Clicking through Farmigo you can find all the staples you need: bread, eggs, milk, meat, and of course, fresh veggies and fruit. Start browsing around and before you know it you are adding things to your basket that whet your appetite and inspire the chef in you. The first week, I admit went a little order-happy and bought more stuff than we could finish off in a week, but now I seem to be in a groove. I found the key is use Farmigo to supplement the trips we take the main supermarket, and the treat is discovering ready-made short cuts that make getting a healthy dinner on the table during the week super simple. We currently have fresh ramp-ravioli and spinach pesto in the fridge.  Today, I’m going to bring a cup of bone broth with me to work as part of my low-cal lunch. And, I can’t wait to eat our fiddlehead ferns! The plan is just to keep them simple, with a light saute of butter and lemon juice.
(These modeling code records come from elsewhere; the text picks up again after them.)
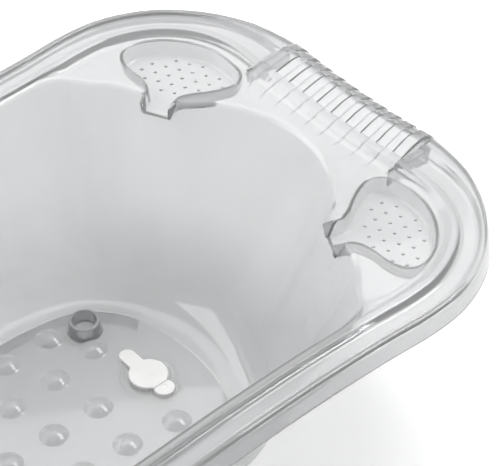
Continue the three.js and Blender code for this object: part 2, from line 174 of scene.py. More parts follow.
# Corners of the rim's section, plain and at a grip, and where there is no shelf if that differs:
# (out from the bead line, height over it, length of the rounding each side of the corner).
RIM_TOP = [
    ((-0.0120, -0.0060, 0.0016), (-0.0120, -0.0060, 0.0016), (-0.0016, -0.0030, 0.0004)),
    ((-0.0062, -0.0047, 0.0016), (-0.0062, -0.0047, 0.0016), (-0.0009, -0.0018, 0.0004)),
    ((0.0000, 0.0000, 0.0015), (0.0000, 0.0000, 0.0015)),
    ((0.0066, 0.0000, 0.0013), (0.0066, 0.0000, 0.0011)),
    ((0.0105, -0.0055, 0.0024), (0.0092, -0.0016, 0.0012)),
    ((0.0245, -0.0055, 0.0026), (0.0240, 0.0032, 0.0070)),
    ((0.0275, -0.0010, 0.0018), (0.0350, 0.0047, 0.0055)),
    ((0.0325, -0.0012, 0.0020), (0.0480, 0.0022, 0.0060)),
    ((0.0346, -0.0070, 0.0024), (0.0560, -0.0072, 0.0050)),
    ((0.0370, -0.0220, 0.0008), (0.0593, -0.0220, 0.0008)),
]
RIM_UNDER = [
    ((0.0340, -0.0220, 0.0008), (0.0565, -0.0220, 0.0008)),
    ((0.0316, -0.0090, 0.0020), (0.0532, -0.0100, 0.0030)),
    ((0.0300, -0.0065, 0.0020), (0.0460, -0.0018, 0.0040)),
    ((0.0250, -0.0087, 0.0020), (0.0340, 0.0014, 0.0040)),
    ((-0.0120, -0.0090, 0.0010), (-0.0120, -0.0090, 0.0010), (0.0020, -0.0085, 0.0010)),
]

# height of a rib over the grip: out from the bead line, height
RIB_HEIGHT = [
    (0.0066, 0), (0.0092, 0.0015), (0.0350, 0.0012), (0.0390, -0.0014), (0.0470, -0.0020),
    (0.0530, -0.0018), (0.0590, 0),
]


def closed_curve(half, samples):
    """Centripetal Catmull-Rom curve through a half outline and its mirror image, as points."""
    half = np.array(half, float)
    mirrored = half[-2:0:-1] * (1, -1)
    return catmull_rom(np.vstack([half, mirrored]), samples, closed=True)


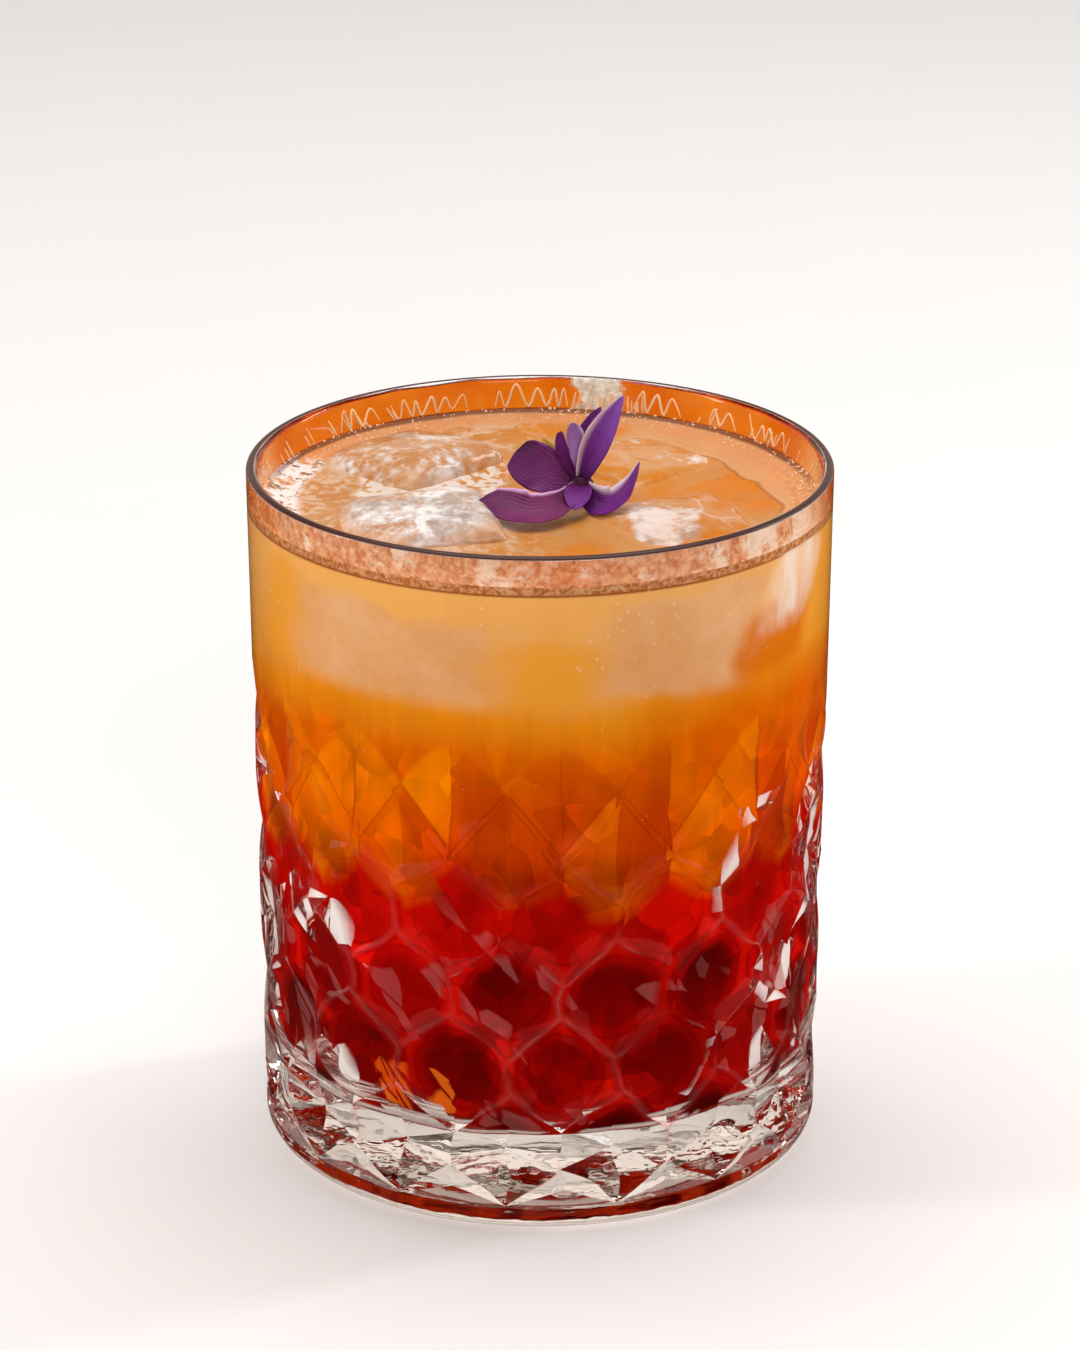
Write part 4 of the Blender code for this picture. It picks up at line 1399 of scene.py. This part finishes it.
def make_flower():
    plum, deep = srgb(104, 22, 84), srgb(66, 6, 48)
    purple, lilac = srgb(118, 36, 122), srgb(184, 134, 206)
    pink, cream, olive = srgb(222, 170, 214), srgb(236, 206, 218), srgb(196, 158, 42)
    tall, hook = (srgb(84, 20, 92), srgb(124, 48, 156), srgb(150, 90, 196)), srgb(108, 30, 122)
    skins = {
        "long_left": petal_material("plum_petal", deep, srgb(122, 34, 92), srgb(100, 20, 80), pink, 0.14),
        "broad_left": petal_material("broad_petal", deep, srgb(116, 34, 104), srgb(96, 24, 90), plum, 0.05),
        "pale_inner": petal_material("lilac_petal", purple, lilac, lilac, cream, 0.2),
        "front_tall": petal_material("tall_petal", *tall, cream, 0.26, left=True),
        "right_hook": petal_material("hook_petal", deep, hook, purple, cream, 0.3, left=True),
        "sepal": petal_material("sepal_skin", olive, olive, srgb(214, 176, 60), olive, 0.1),
    }
    plain = petal_material("purple_petal", deep, srgb(108, 30, 112), srgb(122, 46, 146), plum, 0.08)
    for index, (name, *shape) in enumerate(PETALS):
        obj = make_petal(name, petal_rows(*shape, wave=1.7 * index), skins.get(name, plain))
        stand_for(obj, "purple_petal", *(["flower"] if index == 0 else []))
    bm = bmesh.new()
    bmesh.ops.create_icosphere(bm, subdivisions=4, radius=RECEPTACLE_RADIUS)
    for vert in bm.verts:
        vert.co *= 1 + 0.08 * noise.noise(vert.co * 1800)
    bmesh.ops.scale(bm, vec=(1.1, 1.0, 0.8), verts=bm.verts)
    bmesh.ops.translate(bm, vec=FLOWER_MIDDLE, verts=bm.verts)
    stand_for(make_object("flower_middle", bm, plain), "purple_petal")


def make_stage():
    s = Shader("pale_floor")
    s.skin(s.mix(s.noise(s.place(), 30.0, 3.0), (0.86, 0.85, 0.84), (0.88, 0.87, 0.86)), 0.6, specular=0.1)
    bm = bmesh.new()
    bmesh.ops.create_circle(bm, cap_ends=True, segments=96, radius=6.0)
    mesh = bpy.data.meshes.new("floor")
    bm.to_mesh(mesh)
    bm.free()
    mesh.materials.append(s.material)
    floor = placed("floor", mesh)
    floor.visible_glossy = False  # a dark table takes its place in the glass's reflections
    floor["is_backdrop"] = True


def add_light(name, place, target, size, power, colour=(1.0, 1.0, 1.0)):
    lamp = bpy.data.lights.new(name, "AREA")
    lamp.shape = "RECTANGLE"
    lamp.size, lamp.size_y = size
    lamp.energy = power
    lamp.color = colour
    obj = placed(name, lamp)
    obj.visible_camera = False
    obj.location = place
    obj.rotation_euler = (Vector(target) - Vector(place)).to_track_quat("-Z", "Y").to_euler()


def make_world():
    """A bright band behind and beside the drink, darker overhead and in front, dark below."""
    world = bpy.data.worlds.new("studio")
    world.use_nodes = True
    n = Nodes(world.node_tree)
    _, y, z = n.axes(n.add("ShaderNodeTexCoord").outputs["Generated"])
    stops = (
        (HORIZON - 0.01, (0.05, 0.02, 0.014)),
        (HORIZON, (0.86, 0.80, 0.75)),
        (HORIZON + 0.38, (0.70, 0.62, 0.56)),
        (HORIZON + 0.62, (0.10, 0.075, 0.06)),
    )
    background = n.nodes["Background"].inputs
    n.feed(background["Color"], n.ramp(n.plus(z, HORIZON), stops))
    n.feed(background["Strength"], n.span(y, -0.9, 0.5, 0.25, 1.0))
    bpy.context.scene.world = world


def make_lights():
    middle = (0.0, 0.0, 0.06)
    add_light("overhead", (0.0, 0.2, 1.3), middle, (1.3, 1.0), 16.0)
    add_light("window_left", (-0.9, -0.15, 0.55), middle, (0.12, 0.6), 2.4, (1.0, 0.98, 0.95))
    add_light("window_right", (0.8, 0.35, 0.5), middle, (0.1, 0.5), 2.4)
    add_light("front_fill", (0.3, -1.3, 0.9), middle, (0.6, 0.4), 5.5)
    make_world()


def make_camera():
    camera = bpy.data.cameras.new("camera")
    camera.lens = LENS_MM
    camera.sensor_width = SENSOR_MM
    obj = placed("camera", camera)
    obj.location = CAMERA_PLACE
    obj.rotation_euler = (math.radians(90 - CAMERA_DOWN), 0, 0)
    bpy.context.scene.camera = obj


def set_view():
    scene = bpy.context.scene
    scene.view_settings.view_transform = "Standard"
    scene.cycles.max_bounces = 24
    scene.cycles.transmission_bounces = 20
    scene.cycles.glossy_bounces = 8
    scene.cycles.transparent_max_bounces = 24


def corners(box):
    return [list(map(float, corner)) for corner in box]


def main():
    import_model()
    cad_box = corners(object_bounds())
    make_camera()
    make_stage()
    make_lights()
    set_view()
    make_tumbler()
    make_drink(make_ice())
    make_film()
    make_drips()
    make_bubbles()
    make_flower()
    {"cad": cad_box, "visual": corners(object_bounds())}


main()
Benzi Ronen, founder and CEO of Farmigo, told Forbes this week that he thinks his start up will kill the supermarket. I don’t know if I agree with that. The physical act of hand selecting your food with your eyes and hands and nose should never be fully replaced with online ordering. It’s skill set and social ritual that is too crucial to our civilized lives. But if you have a hard time making it to the weekly farmer’s market, and consider buying locally sourced food a priority for you, Farmigo is a no-brainer. The fact that it helps our school with additional funds is only a bonus. We’ll be using the money, in part, to start a vegetable learning garden at our school. How cool is that?

Learn more about Farmigo here. And if you’re already using it, tell us what’s in your basket!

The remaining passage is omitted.